Since all the info is available when you do attach to a context, and even pluto & m2k are over 400+ chars...

rgetz@brain:~/github/libini/build$ iio_attr -u usb:3.24.5 -C | grep -v attributes
hw_model: Analog Devices PlutoSDR Rev.B (Z7010-AD9364)
hw_model_variant: 0
hw_serial: 104473222a87000618000600473ed57ae0
fw_version: v0.31
ad9361-phy,xo_correction: 40000000
ad9361-phy,model: ad9364
local,kernel: 4.14.0-42540-g387d584
usb,idVendor: 0456
usb,idProduct: b673
usb,release: 2.0
usb,vendor: Analog Devices Inc.
usb,product: PlutoSDR (ADALM-PLUTO)
usb,serial: 104473222a87000618000600473ed57ae0
usb,libusb: 1.0.22.11312
rgetz@brain:~/github/libini/build$ iio_attr -u usb:3.24.5 -C | grep -v attributes | wc -c
431

I guess I don't see the point in this much, when you can get this from other / standard ways.

matejk commented 4 years ago

Some Doc suggests two things: The total size of a typical DNS-SD TXT record is intended to be small — 100 bytes or less.

...

I guess I don't see the point in this much, when you can get this from other / standard ways.

I agree.

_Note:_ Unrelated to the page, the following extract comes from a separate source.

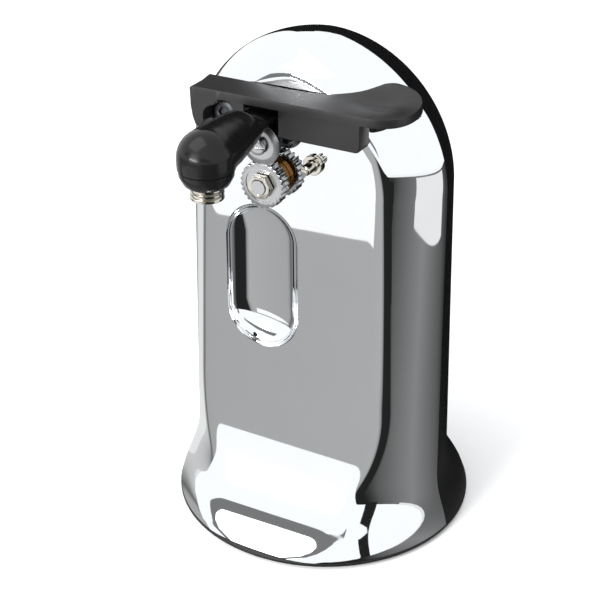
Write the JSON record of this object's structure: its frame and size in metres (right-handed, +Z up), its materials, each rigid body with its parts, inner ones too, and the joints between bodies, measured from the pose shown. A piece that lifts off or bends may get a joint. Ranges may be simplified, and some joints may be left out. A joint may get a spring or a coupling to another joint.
{
  "type": "electric can opener",
  "caption": "Upright electric can opener with a polished flat-fronted housing, thumb lever, magnet arm, cutting wheel, and a motor with its gear train inside.",
  "frame": {"origin": "bottom centre of the bounding box, at the level the rubber feet stand on", "axes": "+Z up, +X to the user's right, +Y from the front panel to the back"},
  "size_m": [0.148, 0.1742, 0.2442],
  "materials": {
    "polished_shell": "mirror polished plating",
    "black_gloss": "glossy moulding",
    "black_satin": "satin moulding",
    "steel": "turned or stamped, bare",
    "dark_steel": "oiled or blackened",
    "rubber": "matt",
    "white_nylon": "moulded, greased",
    "bronze": "sintered, oiled",
    "winding": "enamelled copper wire",
    "grinding_stone": "bonded ceramic grit",
    "grey_plastic": "satin moulding"
  },
  "bodies": {
    "housing": {"front_cover": "polished_shell", "rear_housing": "black_gloss", "base_plate": "black_satin", "foot_rear_right": "rubber", "foot_rear_left": "rubber", "foot_front_left": "rubber", "foot_front_right": "rubber", "housing_screw_top": "dark_steel", "housing_screw_left": "dark_steel", "housing_screw_right": "dark_steel", "can_guide_post": "steel", "lever_pivot": "steel", "lever_pivot_nut": "steel", "sharpener_guide": "grey_plastic", "bottle_opener": "steel", "inlet_bush": "rubber", "terminal_block": "white_nylon", "gear_plate_front": "dark_steel", "gear_plate_rear": "dark_steel", "gearbox_pillar_1": "steel", "gearbox_pillar_2": "steel", "gearbox_pillar_3": "steel", "gearbox_pillar_4": "steel", "gearbox_screw_1": "dark_steel", "gearbox_screw_2": "dark_steel", "gearbox_screw_3": "dark_steel", "gearbox_screw_4": "dark_steel", "gear_axle_1": "steel", "gear_axle_2": "steel", "spindle_bush": "bronze", "motor_stack": "dark_steel", "motor_coil": "winding", "motor_bracket_front": "steel", "motor_bracket_rear": "steel", "motor_bush_front": "bronze", "motor_bush_rear": "bronze", "motor_screw_left": "dark_steel", "motor_screw_right": "dark_steel", "switch_body": "black_satin", "plunger_spring": "steel"},
    "motor_rotor": {"rotor": "dark_steel", "motor_shaft": "steel", "motor_pinion": "bronze", "sharpening_wheel": "grinding_stone", "wheel_nut": "steel"},
    "first_gear": {"gear_1": "white_nylon"},
    "second_gear": {"gear_2": "white_nylon"},
    "output": {"output_gear": "white_nylon", "drive_spindle": "steel", "drive_wheel": "steel", "drive_nut": "steel"},
    "lever_unit": {"lever": "black_satin", "cutter_screw": "steel", "magnet_arm_pin": "steel"},
    "cutter": {"cutting_wheel": "steel"},
    "arm_unit": {"magnet_arm": "black_gloss", "magnet_holder": "steel", "magnet": "dark_steel"},
    "plunger": {"start_plunger": "white_nylon"}
  },
  "joints": [
    {"name": "rotor_spin", "type": "hinge", "parent": "housing", "child": "motor_rotor", "pos_m": [0.00108, 0.0321, 0.11476], "axis": [0, 1, 0], "continuous": true},
    {"name": "gear_1_spin", "type": "hinge", "parent": "housing", "child": "first_gear", "pos_m": [-0.00392, 0.0166, 0.14312], "axis": [0, 1, 0], "continuous": true},
    {"name": "gear_2_spin", "type": "hinge", "parent": "housing", "child": "second_gear", "pos_m": [0.01459, 0.0111, 0.16518], "axis": [0, 1, 0], "continuous": true},
    {"name": "drive_spin", "type": "hinge", "parent": "housing", "child": "output", "pos_m": [-0.009, -0.0026, 0.1817], "axis": [0, 1, 0], "continuous": true},
    {"name": "lever_hinge", "type": "hinge", "parent": "housing", "child": "lever_unit", "pos_m": [-0.028, -0.0269, 0.212], "axis": [0, -1, 0], "range_deg": [0, 34]},
    {"name": "cutter_spin", "type": "hinge", "parent": "lever_unit", "child": "cutter", "pos_m": [-0.009, -0.0323, 0.2012], "axis": [0, 1, 0], "continuous": true},
    {"name": "magnet_arm_tilt", "type": "hinge", "parent": "lever_unit", "child": "arm_unit", "pos_m": [-0.009, -0.0275, 0.2144], "axis": [-1, 0, 0], "range_deg": [-3, 11]},
    {"name": "plunger_slide", "type": "slide", "parent": "housing", "child": "plunger", "axis": [0, -1, 0], "range_m": [0, 0.002], "stiffness_N_per_m": 200, "springref_m": 0.004, "deforming": ["plunger_spring"]}
  ],
  "couplings": [
    {"joint": "gear_1_spin", "follows": "rotor_spin", "ratio": -0.2},
    {"joint": "gear_2_spin", "follows": "rotor_spin", "ratio": 0.04},
    {"joint": "drive_spin", "follows": "rotor_spin", "ratio": -0.008},
    {"joint": "plunger_slide", "follows": "lever_hinge", "m_per_rad": 0.00337}
  ]
}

I did not read that part of documentation.

matejk commented 4 years ago

Avahi file iio.service shall be also removed from installation because iiod now publishes itself properly.

rgetz commented 4 years ago

Avahi file iio.service shall be also removed from installation because iiod now publishes itself properly.

Yeah, now that I'm looking, Many application servers have support for zeroconf built in. This means that these services should be announcement automatically when avahi is installed. No static service announcement configuration should be needed then.

I will rm the service file and CMake that installs it as part of this pull request.

rgetz commented 4 years ago

I think that is it - I will close this now. If you see anything else - please let us know.

Thanks for the bug report, testing and code.

matejk commented 4 years ago

Thanks for the bug report, testing and code.

You're welcome. I'm glad I was able to help.